What this changed about how I look at my own work
The most useful methodology lesson from this project came from the Dr. Squatch test itself: reading marketing pages tells you what a company says it does, but using the product tells you what it actually values. Creatify's homepage promises "AI Ads that win" and the URL-to-Video workflow delivers exactly that. InVideo says "Create Videos Without Limits" and the product is in fact a sprawling toolkit. AdCreative.ai says "#1 most used AI tool for advertising" and the Creative Scoring AI backs that claim up.
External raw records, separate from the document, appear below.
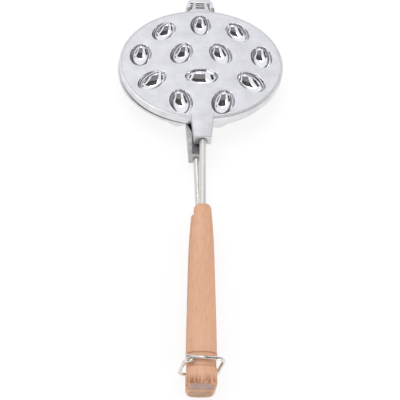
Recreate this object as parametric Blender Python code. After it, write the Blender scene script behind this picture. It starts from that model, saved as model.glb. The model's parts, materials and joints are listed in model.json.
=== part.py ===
# Walnut cookie mold: two hinged plates with twelve nut shapes, rods, handles and a locking ring
from math import asin, cos, pi, radians, sin

import bmesh
import bpy
from mathutils import Vector

for old in list(bpy.data.objects):
    bpy.data.objects.remove(old, do_unlink=True)

# Plates
upper_plate_radius = 0.0860
upper_plate_thickness = 0.0083
lower_rim_inset = 0.0008
lower_plate_radius = upper_plate_radius - lower_rim_inset
lower_plate_thickness = 0.0040
rim_bevel = 0.0010
half_gap = 0.00015
plate_segments = 72

# Hinge line, seen from the middle of the plates
hinge_standoff = 0.0180
hinge_reach = upper_plate_radius + hinge_standoff
hinge_height = 0.0020
hinge_slack_turn = radians(1.46)

# Nut places: shares of the upper plate's radius, bearings from +X and turns of the nut's long axis
rear_nut_reach_share = 0.693
rear_nut_bearing = radians(90)
rear_nut_turn = radians(90)
shoulder_nut_reach_share = 0.730
shoulder_nut_bearing = radians(130)
shoulder_nut_turn = radians(61)
side_nut_reach_share = 0.749
side_nut_bearing = radians(173.3)
side_nut_turn = radians(87)
flank_nut_reach_share = 0.693
flank_nut_bearing = radians(212)
flank_nut_turn = radians(47)
front_nut_reach_share = 0.756
front_nut_bearing = radians(251.3)
front_nut_turn = radians(102)
middle_nut_reach_share = 0.286
middle_nut_bearing = radians(270)
middle_nut_turn = radians(0)
inner_nut_reach_share = 0.276
inner_nut_bearing = radians(151)
inner_nut_turn = radians(70)

# Nut forms: half length along the nut, half width across it, depth down from the plate face
cavity_half_length = 0.0179
cavity_half_width = 0.0137
cavity_depth = 0.0168
dome_wall_length = 0.0021
dome_wall_width = 0.0021
dome_wall_depth = 0.0045
dome_seat_share = 0.85
front_nut_distance = -upper_plate_radius * front_nut_reach_share * sin(front_nut_bearing)
lid_shift = (hinge_reach + front_nut_distance) * sin(hinge_slack_turn)
punch_end_gap = 0.0041
punch_side_clearance = 0.0007
punch_half_length = cavity_half_length - punch_end_gap
punch_half_width = cavity_half_width - lid_shift - punch_side_clearance
punch_depth = 0.0090
well_lip_length = 0.0038
well_lip_width = 0.0031
well_sink = 0.0029
well_half_length = punch_half_length + well_lip_length
well_half_width = punch_half_width + well_lip_width
well_depth = upper_plate_thickness + well_sink
form_segments = 16
form_bands = 4
form_taper_power = 1.2
crown_latitude = radians(75)
form_overrun = 0.0030

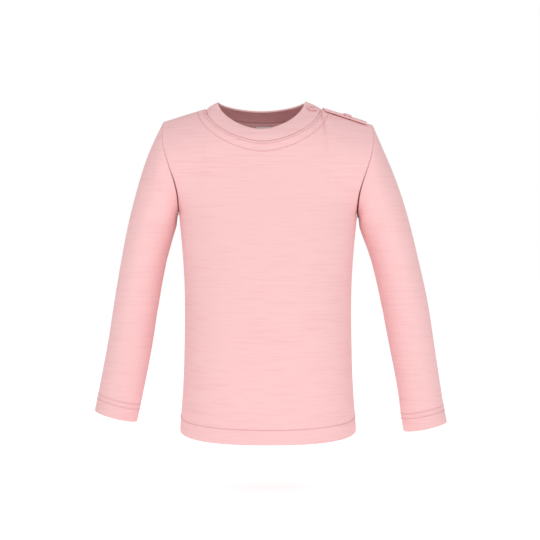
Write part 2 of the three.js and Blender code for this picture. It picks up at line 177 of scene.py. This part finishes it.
def jersey(name, colour, deep):
    """Fine single jersey: upright wales, short slubs across, a slight unevenness of dye."""
    nodes = Nodes(name)
    place = nodes.add("ShaderNodeTexCoord")
    slubs = noise(nodes, stretched(nodes, place, SLUB_SCALE), 1.0, 2.0)
    dye = noise(nodes, stretched(nodes, place, (1, 1, 1)), 9.0)
    yarn = noise(nodes, stretched(nodes, place, YARN_SCALE), 1.0, 1.0)
    ramp = nodes.add("ShaderNodeValToRGB")
    ramp.color_ramp.elements[0].position = 0.26
    ramp.color_ramp.elements[0].color = (*deep, 1)
    ramp.color_ramp.elements[1].position = 0.52
    ramp.color_ramp.elements[1].color = (*colour, 1)
    nodes.link(slubs, ramp.inputs["Fac"])
    blend = nodes.add("ShaderNodeMix", data_type="RGBA")
    blend.inputs["A"].default_value = (*colour, 1)
    nodes.link(ramp.outputs["Color"], blend.inputs["B"])
    share = nodes.add("ShaderNodeMapRange")
    share.inputs["From Min"].default_value = 0.3
    share.inputs["From Max"].default_value = 0.7
    share.inputs["To Min"].default_value = 0.35
    share.inputs["To Max"].default_value = 0.75
    nodes.link(dye, share.inputs["Value"])
    nodes.link(share.outputs["Result"], blend.inputs["Factor"])
    nodes.link(blend.outputs["Result"], nodes.shader.inputs["Base Color"])
    wales = nodes.add("ShaderNodeTexWave", wave_type="BANDS", bands_direction="X")
    wales.inputs["Scale"].default_value = WALE_SCALE
    wales.inputs["Distortion"].default_value = 1.2
    nodes.link(place.outputs["Object"], wales.inputs["Vector"])
    height = nodes.add("ShaderNodeMath", operation="ADD")
    nodes.link(wales.outputs["Fac"], height.inputs[0])
    nodes.link(yarn, height.inputs[1])
    bump = nodes.add("ShaderNodeBump")
    bump.inputs["Strength"].default_value = 0.22
    bump.inputs["Distance"].default_value = 0.00012
    nodes.link(height.outputs["Value"], bump.inputs["Height"])
    soft = nodes.add("ShaderNodeBump")
    soft.inputs["Strength"].default_value = 0.25
    soft.inputs["Distance"].default_value = 0.0005
    nodes.link(slubs, soft.inputs["Height"])
    nodes.link(bump.outputs["Normal"], soft.inputs["Normal"])
    nodes.link(soft.outputs["Normal"], nodes.shader.inputs["Normal"])
    nodes.shader.inputs["Roughness"].default_value = 0.88
    nodes.shader.inputs["Specular IOR Level"].default_value = 0.2
    nodes.shader.inputs["Sheen Weight"].default_value = 0.12
    nodes.shader.inputs["Sheen Roughness"].default_value = 0.5
    return nodes.material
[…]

I've been doing go-to-market work for an early-stage AI startup this semester. After running this analysis, the lens I look at that work through has shifted. The marketing page says one thing. The pricing page implies a different buyer. The first sixty seconds of using the product reveals a third positioning. Each layer can do its own version of "what we are," and a buyer can feel that misalignment instantly even if they can't name it.
The strongest startup positioning keeps the homepage, pricing page, and first minute of using the product all aligned. While it sounds trivial, I found it to be the most important part in early-stage marketing where consumer trust and predictability matter.
This analysis was written as part of ENTR 2303 (Marketing Strategies for Startups) at Northeastern's D'Amore-McKim School of Business, with teammates Lissandra Ferrante, Avinash Vinod, and Sarya Mirghani.